5. Sequence economic relief with security benchmarks
Western and Gulf financial support and IMF programs should be phased against verifiable steps: extension of LAF control, removal of heavy weapons from designated zones, and legal measures limiting non‑state armed activity. This sequencing can reinforce the domestic shift away from the “army, people, resistance” formula analyzed in earlier work.
6. Invest in Shiite-sector resilience and alternatives
Donors should channel part of their assistance directly into municipalities, NGOs, and service‑delivery structures in Shiite‑majority areas, reducing exclusive dependence on Hezbollah’s welfare networks. Over time, this can open political space for alternative Shiite leaderships and make it easier for local communities to accept constraints on Hezbollah’s military role.

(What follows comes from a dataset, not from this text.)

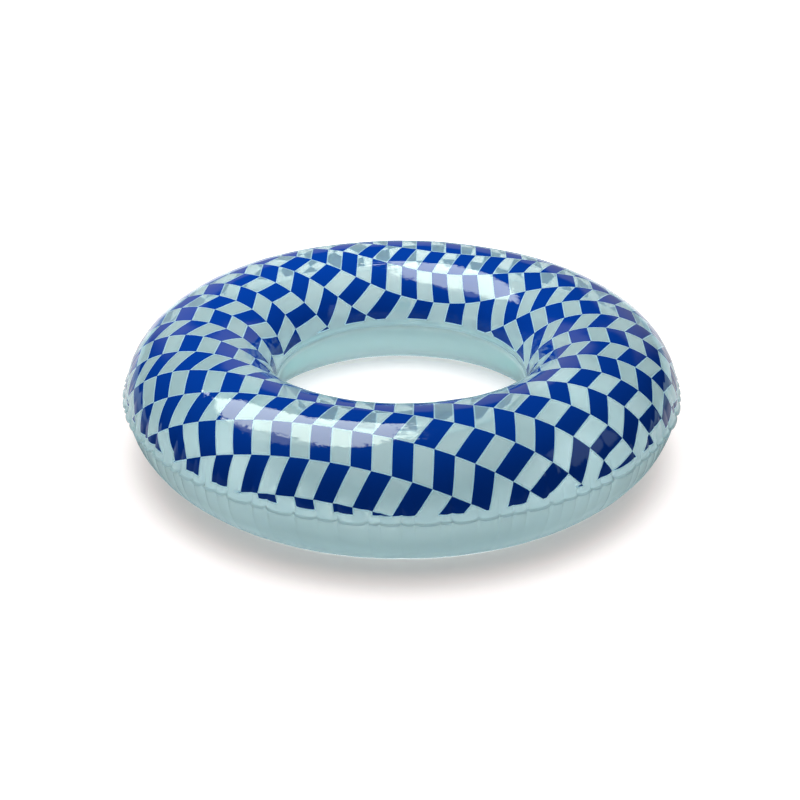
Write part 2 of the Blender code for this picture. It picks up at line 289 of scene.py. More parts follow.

For the United States and Europe
7. Integrate Iran and Hezbollah tracks without making Lebanon a bargaining chip
While US‑Israeli pressure on Iran will inevitably shape Hezbollah’s calculus, negotiations and coercive measures should avoid treating Lebanon as expendable collateral. As the 2030 paper showed, a scenario in which Hezbollah becomes primarily an Iranian asset with diminished local legitimacy is particularly dangerous for Lebanese stability and for Western interests in the Eastern Mediterranean.
8. Sustain long‑term attention beyond the immediate war
Weakening Hezbollah’s armed capacity without strengthening Lebanese institutions would simply invite another armed non‑state actor to fill the vacuum. Western policy should therefore treat the current disarmament push as the beginning of a decade‑long state‑building and governance effort, not as a short‑term crisis management exercise.